Ningún acontecimiento, sobre todo si tiene una cierta importancia, debe ser valorado por elementos circunstanciales, por mucho que éstos sean más o menos llamativos. Eso debe aplicarse a todo, salvo que uno quiera abandonar el camino del buen juicio y dejarse llevar por la manipulación sentimental a que tantas veces nos conducen deliberadamente los medios de comunicación.
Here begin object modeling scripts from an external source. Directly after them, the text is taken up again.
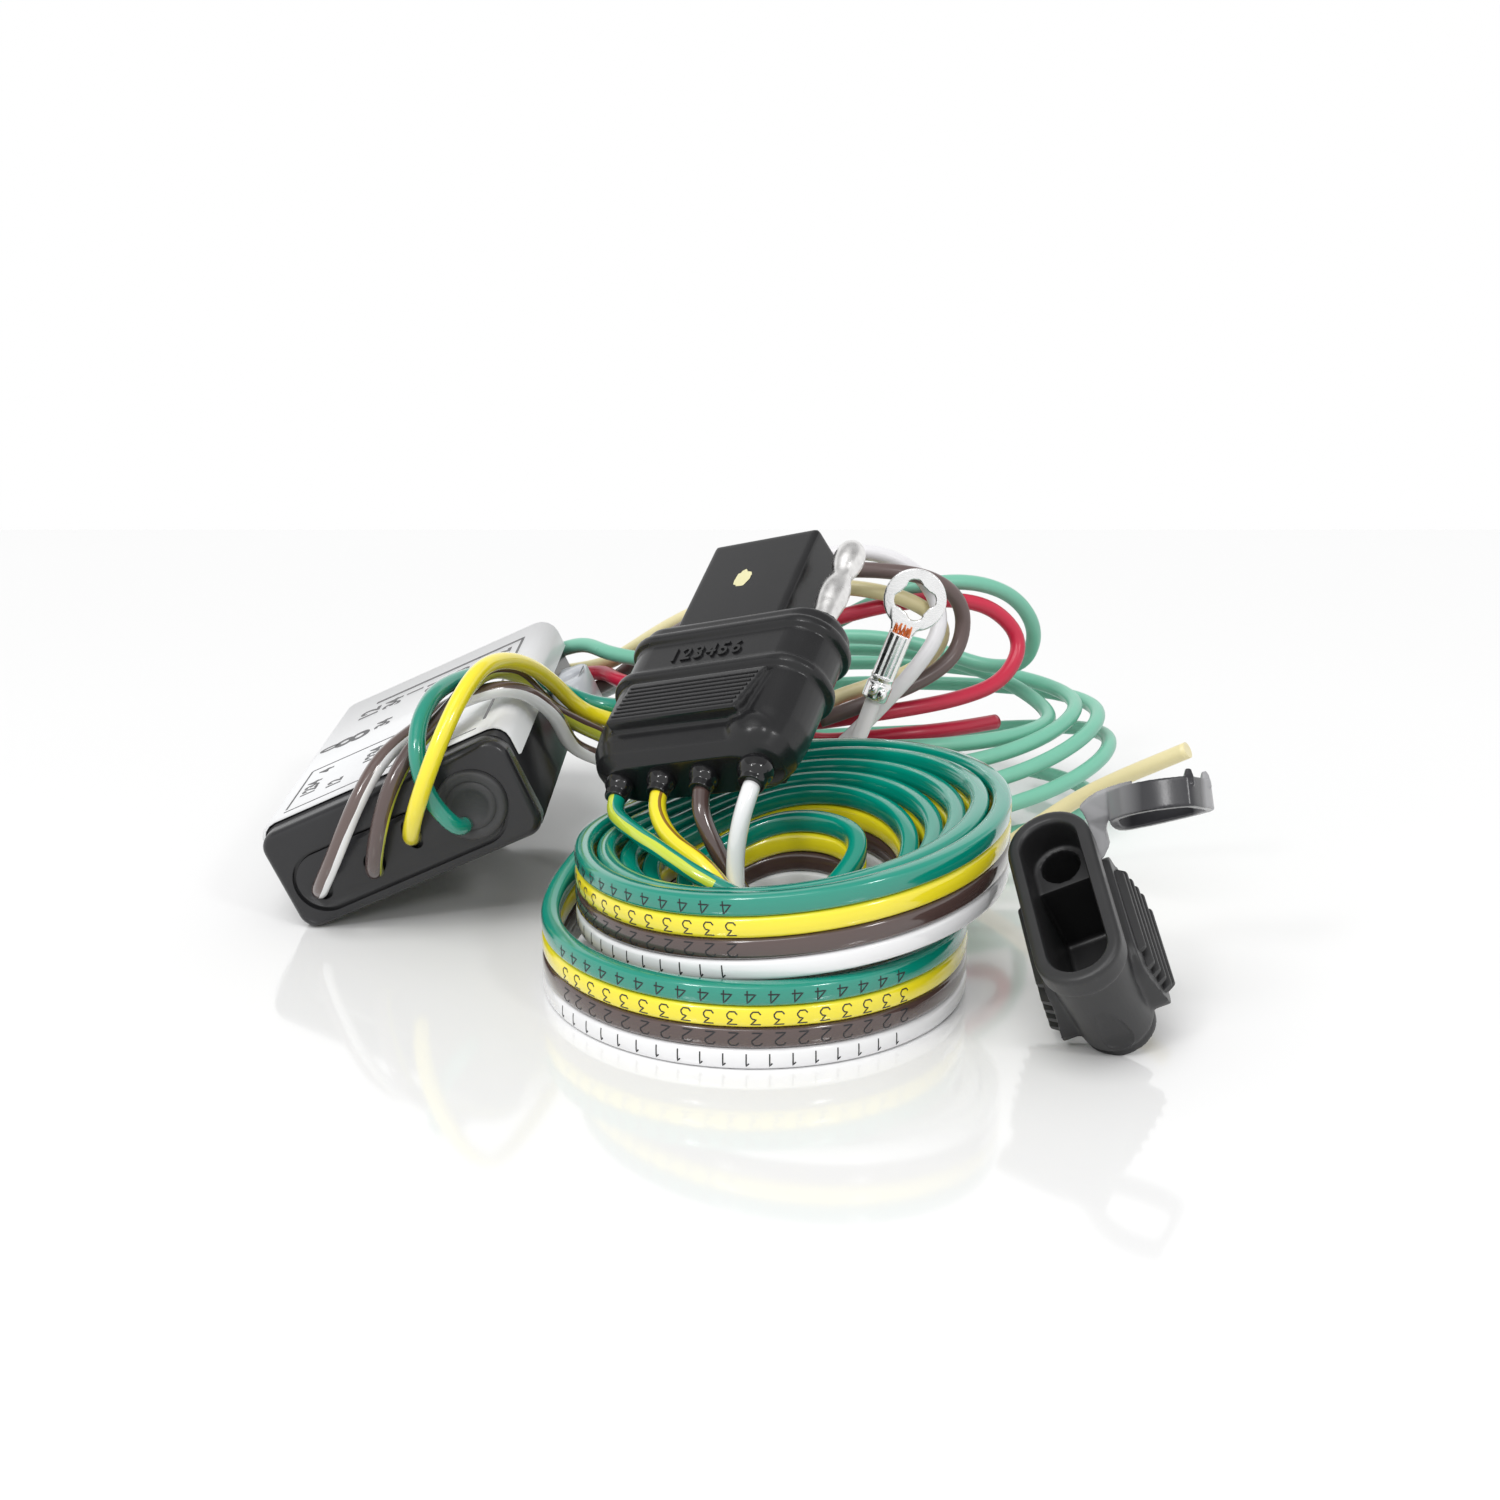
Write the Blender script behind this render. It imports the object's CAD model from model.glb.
"""Trailer wiring kit: a converter box with its coiled ribbon lead, flat plug, dust cap and rear wires."""
import math

import bmesh
import bpy
from mathutils import Matrix, Vector


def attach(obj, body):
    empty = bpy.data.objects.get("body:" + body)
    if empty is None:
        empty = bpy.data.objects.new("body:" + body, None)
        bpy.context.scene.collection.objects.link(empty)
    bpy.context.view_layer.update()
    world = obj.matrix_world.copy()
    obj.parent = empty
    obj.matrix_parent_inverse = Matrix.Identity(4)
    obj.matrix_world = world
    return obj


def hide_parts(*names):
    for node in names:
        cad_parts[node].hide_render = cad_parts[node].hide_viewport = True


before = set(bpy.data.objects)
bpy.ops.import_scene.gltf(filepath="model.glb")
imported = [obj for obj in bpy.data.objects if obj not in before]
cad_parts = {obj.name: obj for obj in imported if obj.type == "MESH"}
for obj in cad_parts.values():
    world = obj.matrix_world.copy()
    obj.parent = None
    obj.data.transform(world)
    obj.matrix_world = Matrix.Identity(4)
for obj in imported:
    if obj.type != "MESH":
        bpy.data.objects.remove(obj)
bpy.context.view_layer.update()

# ---------------------------------------------------------------- camera
# A 50 mm lens on a full-frame body, a hand's breadth above the surface and tilted down a little.
TILT = 17.5


def placed(name, data):
    """New object in the scene for a mesh, lamp or camera."""
    item = bpy.data.objects.new(name, data)
    bpy.context.scene.collection.objects.link(item)
    return item


camera_data = bpy.data.cameras.new("studio_camera")
camera_data.lens = 50.0
camera_data.sensor_width = 36.0
camera = placed("studio_camera", camera_data)
camera.location = (0.0057, -0.2822, 0.114)
camera.rotation_euler = (math.radians(90 - TILT), 0.0, 0.0)
bpy.context.scene.camera = camera

# ---------------------------------------------------------------- front ribbon lead
# Four wires of stranded copper in glossy extruded PVC leave the box one by one, close up into a bonded flat
# ribbon that lies as one open ring with six turns spiralling in above it, and are torn apart again before
# they enter the plug.
MM = 0.001
BODY = "harness"

# Routes are in layout millimetres, and LAYOUT_ORIGIN is the layout's point at the object's own origin. A
# section is a wire's half height and half width, and how square it is. A ring is its centre and half widths.
LAYOUT_ORIGIN = Vector((-5.7, 50.7, 0.0))
FREE_SECTION = (1.22 * MM, 1.22 * MM, 2.0)
BONDED_SECTION = (1.415 * MM, 1.29 * MM, 3.5)
TUBE_SIDES = 20
SAMPLE_STEP = 0.9
RIBBON_PITCH = 2.8
RIBBON_START = 0.03
RIBBON_END = 6.42
RIBBON_LIFT = 1.42
RIBBON_STEP = 2.92
LOWER_RING = (0.6, 28.0, 27.3, 27.3)
UPPER_RING = (4.9, 30.1, 29.6, 29.0)
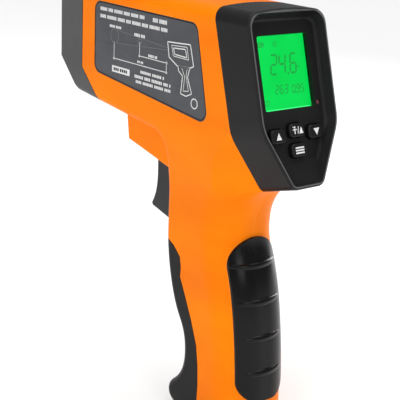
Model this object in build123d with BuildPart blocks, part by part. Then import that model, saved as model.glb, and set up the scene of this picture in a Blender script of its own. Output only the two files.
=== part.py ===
"""Infrared thermometer, pistol form, as an assembly of separate pieces.

The frame is in millimetres: +X is the user's right, +Y the way the thermometer aims and
+Z up. The origin is the mouth of the tripod socket, in the middle of the handle's base.
The display leans back, so its parts are placed on planes from display_plane(), where
u runs up the display and depth runs from the bezel's lip towards the nose.
"""

from build123d import *
from math import cos, radians, sin, sqrt, tan
import os

os.makedirs("parts", exist_ok=True)

# Overall shape of the housing
BARREL_HALF = 22.0
HANDLE_HALF = 18.5
TOP = 195.2
TOP_EDGE = 193.6
TOP_ROUND = 6.0
NOSE_FRONT = 122.0
WALL = 2.2
BARREL_FLOOR_FRONT = 142.0
BARREL_FLOOR_REAR = 132.8
HANDLE_FRONT = 37.4
BASE_REAR = -16.8

# Display bezel, measured on the plane of its lip
DISPLAY_TILT = 16.0
LIP_Y = -23.5
LIP_Z = 164.2
LIP_TOP = 32.2
CHIN_U = -42.3
CHIN_HALF = 8.9
SHOULDER_U = -16.6
BEZEL_DEPTH = 20.0
PANEL_DEPTH = 5.0
PANEL_THICK = 1.8
LCD_HALF = 14.2
LCD_LOW = -8.7
LCD_HIGH = 22.2

# Keys: centre across and up the display
KEYS = {
    "button_up": (-10.8, -19.4),
    "button_light": (0.0, -17.8),
    "button_down": (10.8, -19.4),
    "button_menu": (0.0, -26.2),
}
KEY_SIZE = (8.4, 6.0)
KEY_PROUD = 2.2
KEY_TRAVEL = 0.8

# Optics along the barrel
OPTIC_Z = 171.0
LENS_TUBE_R = 12.0
LENS_R = 10.5
LASER_X = 15.9
LASER_R = 3.0

# Trigger and its switch
TRIGGER_PIVOT = (55.0, 127.5)
TRIGGER_HALF = 6.0
TRIGGER_PIN_R = 1.5
SWITCH_Z = 114.5
SWITCH_FRONT = 41.0
PLUNGER_TIP = 44.3

# Battery door and battery
DOOR_PIVOT = (15.5, 5.0)
DOOR_PIN_R = 1.5
KNUCKLE_R = 4.6
KNUCKLE_HALF = 11.6
BATTERY = (26.5, 17.5, 46.0)
BATTERY_BACK = -2.0
BATTERY_BOTTOM = 14.0

# Tripod socket, 1/4 inch
SOCKET_R = 2.6
SOCKET_DEPTH = 8.0
INSERT_R = 5.0
INSERT_HIGH = 9.5

RUNNING_FIT = 0.05
SIN = sin(radians(DISPLAY_TILT))
COS = cos(radians(DISPLAY_TILT))


def display_point(u, depth):
    """Y and Z of the point u up the display and depth in from the lip."""
    return (LIP_Y + SIN * u + COS * depth, LIP_Z + COS * u - SIN * depth)


def display_plane(depth):
    """Plane of the display at a depth; its normal points at the user."""
    y, z = display_point(0, depth)
    return Plane(origin=(0, y, z), x_dir=(1, 0, 0), z_dir=(0, -COS, SIN))


def x_plane(x):
    """Side plane at x, whose sketch axes are Y and Z."""
    return Plane.YZ.offset(x)


def side_prism(points, half, round_corners=0):
    """Prism between -half and half whose side view is the closed outline."""
    with BuildPart() as prism:
        with BuildSketch(x_plane(-half)) as face:
            with BuildLine():
                Polyline(*points, close=True)
            make_face()
            if round_corners:
                fillet(face.vertices(), radius=round_corners)
        extrude(amount=2 * half)
    return prism.part


def rod(y, z, radius, start, end):
    """Round rod along X at y, z from start to end."""
    with BuildPart() as piece:
        with BuildSketch(x_plane(start)):
            with Locations((y, z)):
                Circle(radius)
        extrude(amount=end - start)
    return piece.part


def tube_y(x, z, outer, inner, start, end):
    """Round tube along Y at x, z; an inner radius of 0 makes it solid."""
    with BuildPart() as piece:
        with BuildSketch(Plane.XZ.offset(-end)):
            with Locations((x, z)):
                Circle(outer)
                if inner:
                    Circle(inner, mode=Mode.SUBTRACT)
        extrude(amount=end - start)
    return piece.part


def block(x0, x1, y0, y1, z0, z1):
    """Box between two corners."""
    with BuildPart() as piece:
        with BuildSketch(Plane.XY.offset(z0)):
            with Locations(((x0 + x1) / 2, (y0 + y1) / 2)):
                Rectangle(x1 - x0, y1 - y0)
        extrude(amount=z1 - z0)
    return piece.part


def save(part, label):
    """Label the finished piece and write its STEP file."""
    part.label = label
    export_step(part, f"parts/{label}.step")


# Side view of the housing: barrel, handle front with its toe, base and rear
TOE_Y = 26.0
TOE_Z = 9.4
TOE_R = 6.4
TOE_UP = 50.0
TOE_DOWN = -60.0


def toe_point(angle):
    return (TOE_Y + TOE_R * cos(radians(angle)), TOE_Z + TOE_R * sin(radians(angle)))


# Rear of the housing from its base up to the waist below the display, as Y and Z
REAR_LINE = [(BASE_REAR, 0), (-16.3, 20), (-13.1, 52), (-7.1, 78.5), (-3.3, 91), (-3.0, 99)]


def rear_line(shift):
    """Rear line moved along Y."""
    return [(y + shift, z) for y, z in REAR_LINE]


def housing_side():
    chin = display_point(CHIN_U, 0)
    chin_end = display_point(CHIN_U, BEZEL_DEPTH)
    lip_top = display_point(LIP_TOP + 5, 0)
    toe_top = toe_point(TOE_UP)
    toe_low = toe_point(TOE_DOWN)
    toe_base = (toe_low[0] - toe_low[1] * tan(radians(-TOE_DOWN)), 0)
    toe_heading = (sin(radians(TOE_UP)), -cos(radians(TOE_UP)))
    waist = (21.4, 32.0)
    with BuildSketch(x_plane(-BARREL_HALF - 5)) as side:
        with BuildLine():
            Polyline(
                chin,
                lip_top,
                (NOSE_FRONT, lip_top[1]),
                (NOSE_FRONT, BARREL_FLOOR_FRONT),
            )
            FilletPolyline(
                (NOSE_FRONT, BARREL_FLOOR_FRONT),
                (HANDLE_FRONT, BARREL_FLOOR_REAR),
                (HANDLE_FRONT, 90),
                radius=10,
            )
            Spline(
                (HANDLE_FRONT, 90),
                (35.4, 71.5),
                (28.0, 50.5),
                waist,
                tangents=((0, -1), (0, -1)),
            )
            Spline(waist, toe_top, tangents=((0, -1), toe_heading))
            ThreePointArc(toe_top, toe_point(0), toe_low)
            Polyline(toe_low, toe_base, (BASE_REAR, 0))
            Spline(
                *rear_line(0),
                chin_end,
                tangents=((0, 1), (-COS, SIN)),
            )
            Line(chin_end, chin)
        make_face()
    return side.sketch


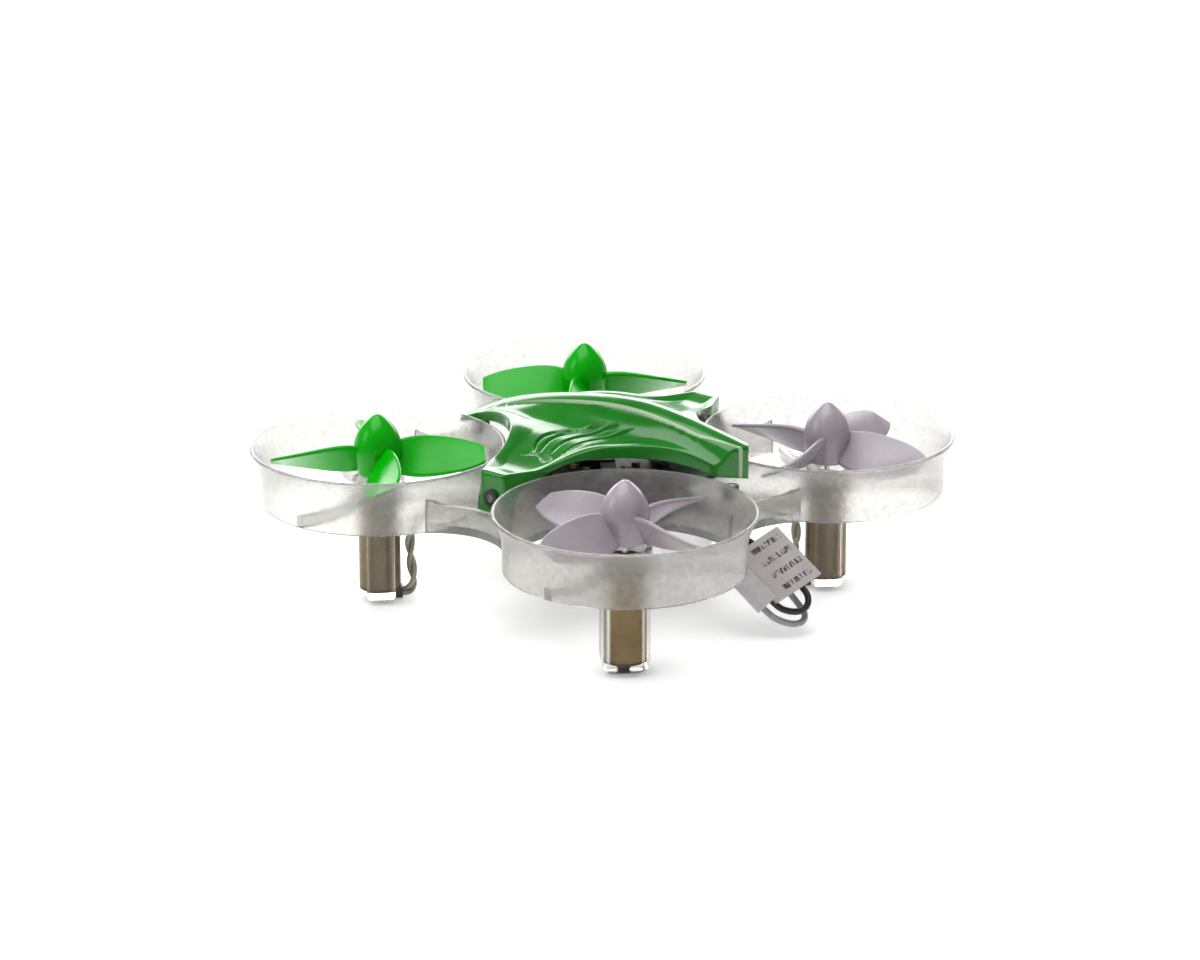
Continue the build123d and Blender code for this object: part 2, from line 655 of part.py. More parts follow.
# Each wire leaves the housing, turns back in a tight loop, passes behind the label, goes under the
# rear wall and up through the floor to the board.
housing_end = HOUSING_AT[0] + HOUSING[0]
BLACK_LOOP = [
    (housing_end, HOUSING_AT[1] + PIN_V[0], WIRE_DEPTH), (8.5, 7.7, WIRE_DEPTH), (10.0, 7.0, 1.9),
    (11.2, 5.8, 2.4), (11.3, 4.3, 3.0), (10.2, 3.3, 3.8), (8.5, 3.2, 4.4),
]
GREY_LOOP = [
    (housing_end, HOUSING_AT[1] + PIN_V[1], WIRE_DEPTH), (8.8, 9.3, WIRE_DEPTH), (10.6, 8.6, 2.3),
    (12.0, 7.6, 2.9), (12.6, 6.3, 3.8), (11.9, 5.4, 4.8), (10.3, 5.2, 5.5), (8.3, 5.0, 5.9),
]
BLACK_RISE = [(-4.9, 29.0, 9.4), (-3.2, 25.6, 12.0), (-1.7, 21.9, 14.0), (-0.95, 18.9, 15.9),
              (-0.9, 16.4, 17.2), (-0.9, 14.7, 17.9), (-0.9, 14.7, BOARD_Z)]
GREY_RISE = [(-2.6, 27.3, 9.6), (-1.0, 24.2, 11.8), (0.3, 21.2, 13.8), (0.85, 18.8, 15.8),
             (0.9, 16.4, 17.2), (0.9, 14.7, 17.9), (0.9, 14.7, BOARD_Z)]
for name, loop, rise in (("power_lead_black", BLACK_LOOP, BLACK_RISE),
                         ("power_lead_grey", GREY_LOOP, GREY_RISE)):
    stops = [on_label(*spot) for spot in loop] + [Vector(*spot) for spot in rise]
    save(tube(stops, route_radii(stops), WIRE_D), name)
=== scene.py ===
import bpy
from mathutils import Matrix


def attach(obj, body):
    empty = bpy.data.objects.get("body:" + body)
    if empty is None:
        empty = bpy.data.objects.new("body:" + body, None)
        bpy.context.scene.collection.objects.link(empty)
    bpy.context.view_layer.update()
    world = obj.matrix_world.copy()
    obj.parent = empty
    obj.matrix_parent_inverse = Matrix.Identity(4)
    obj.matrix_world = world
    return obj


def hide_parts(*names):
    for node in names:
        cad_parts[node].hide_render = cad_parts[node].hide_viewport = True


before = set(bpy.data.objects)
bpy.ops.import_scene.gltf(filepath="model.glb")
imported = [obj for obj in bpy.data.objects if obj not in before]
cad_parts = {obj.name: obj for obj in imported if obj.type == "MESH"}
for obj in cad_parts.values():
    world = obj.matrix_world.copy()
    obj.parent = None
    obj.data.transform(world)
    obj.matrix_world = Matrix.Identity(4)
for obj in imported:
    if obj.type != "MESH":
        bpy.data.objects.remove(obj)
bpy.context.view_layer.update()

from math import atan2, cos, exp, hypot, pi, sin, sqrt
import bmesh
import bpy
from mathutils import Vector

MM = 0.001
scene = bpy.context.scene


# ---------------------------------------------------------------- camera and studio
# A long lens looks down on the rear left duct from behind. The drone stands on a white table in a
# pale room, lit by a large lamp overhead, a broad one beyond it and a small one at its side.
camera_data = bpy.data.cameras.new("camera")
camera_data.lens = 125.7
camera_data.sensor_width = 36
camera_data.clip_start = 0.01
camera_data.clip_end = 20
camera = bpy.data.objects.new("camera", camera_data)
camera.location = (0.44039, 0.36804, 0.21050)
look = Vector((-0.72658, -0.60838, -0.31929))
camera.rotation_euler = look.to_track_quat("-Z", "Y").to_euler()
scene.collection.objects.link(camera)
scene.camera = camera
scene.view_settings.view_transform = "Standard"

world = bpy.data.worlds.new("pale_room")
scene.world = world
world.use_nodes = True
room = world.node_tree.nodes["Background"]
room.inputs["Color"].default_value = (1.0, 1.0, 1.0, 1)
room.inputs["Strength"].default_value = 0.3


def lamp(name, place, size, power):
    """Hang an area lamp that points at the drone."""
    data = bpy.data.lights.new(name, "AREA")
    data.shape = "RECTANGLE"
    data.size, data.size_y = size
    data.energy = power
    thing = bpy.data.objects.new(name, data)
    thing.location = place
    thing.rotation_euler = (-Vector(place)).to_track_quat("-Z", "Y").to_euler()
    scene.collection.objects.link(thing)


lamp("overhead_softbox", (0.15, -0.10, 0.90), (0.9, 0.9), 9.5)
lamp("backdrop_softbox", (-0.66, -0.55, 0.27), (1.5, 0.38), 8.5)
lamp("side_softbox", (0.55, -0.45, 0.35), (0.3, 0.3), 0.9)

table = bmesh.new()
bmesh.ops.create_grid(table, x_segments=2, y_segments=2, size=3.0)
table_mesh = bpy.data.meshes.new("table")
table.to_mesh(table_mesh)
table.free()
table_top = bpy.data.objects.new("table", table_mesh)
scene.collection.objects.link(table_top)
table_white = bpy.data.materials.new("table_white")
table_white.use_nodes = True
table_shader = table_white.node_tree.nodes["Principled BSDF"]
table_shader.inputs["Base Color"].default_value = (0.97, 0.97, 0.97, 1)
table_shader.inputs["Roughness"].default_value = 0.9
table_shader.inputs["Specular IOR Level"].default_value = 0.1
table_shader.inputs["Emission Color"].default_value = (1, 1, 1, 1)
table_shader.inputs["Emission Strength"].default_value = 0.3
table_mesh.materials.append(table_white)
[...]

 Aplicando este criterio al viaje apostólico de Benedicto XVI a México y Cuba, lo accidental, aunque no por eso intrascendente, ha podido ser el hecho de que no se haya visto ni con las víctimas de la pedofilia ni con las de la tiranía castrista. Algunos han pretendido hacer de estas carencias lo más importante de la visita y calificarla por ello mismo como un fracaso. Esto es no sólo un error de apreciación, sino una injusticia. Es transformar lo accidental en esencial y, como consecuencia, perder la perspectiva.

Lo importante, verdaderamente, de este viaje es el viaje en sí. El Papa ha querido estar junto a los mexicanos en un momento duro para ellos, debido al flagelo incesante de la violencia provocada por los narcos; y ha querido hacer lo mismo con los cubanos en un tiempo en el que se vislumbra ya el fin de la tiranía marxista, no por voluntad propia de los sangrientos dictadores que la han impuesto sino por el inexorable paso de los años y el devenir de la historia en el resto del mundo, que ha hecho del marxismo, como dijo el propio Papa, una "ideología trasnochada".

En el primer caso, en México, el Santo Padre ha querido llevar un mensaje de esperanza a un pueblo profundamente católico que vive su presente con un cierto miedo. En el segundo caso, en Cuba, lo que ha hecho es predicar un mensaje de reconciliación y ofrecer la medicación de la Iglesia para que la transición a la democracia se haga sin sangre, sin violencia, sin venganzas, aunque sí con justicia. Los mexicanos lo han entendido así y, fieles a sí mismos, a esa naturaleza suya que hace imposible no quererles, han conquistado el corazón del Papa Ratzinger lo mismo que antes conquistaron el corazón del Papa Wojtyla. Los cubanos, tan diferentes, mucho más comedidos debido al peso de la represión que la dictadura lleva poniendo en sus espaldas desde hace más de cincuenta años, le han agradecido al Pontífice su visita que es para ellos un rayo de esperanza, tanto más necesaria cuanto más oscura es la noche que se vive en esa cárcel colectiva que se llama Cuba, donde incluso los carceleros están enjaulados.

Los frutos de este viaje, como los de las demás visitas apostólicas que han llevado a cabo éste y los anteriores pontífices, se recogerán en el tiempo y quizá sólo Dios pueda llegar a saberlos del todo. Estuve con Juan Pablo II cuando éste visitó Cuba y nunca olvidaré la cara de una anciana que me explicaba cómo había tenido que guardar una lámina del Sagrado Corazón en el armario debido ala represión y la alegría que ahora sentía al ver el cartelón gigante del Señor presidiendo la Plaza de la Revolución. Esas gotas de agua para el sediento, que quizá mañana vuelva a tener sed, justifican ya un viaje como éste. Un viaje, por cierto, por el que el Papa ha pagado, una vez más, su propio precio, el del cansancio acumulado sobre las espaldas de un anciano que pronto cumplirá 85 años.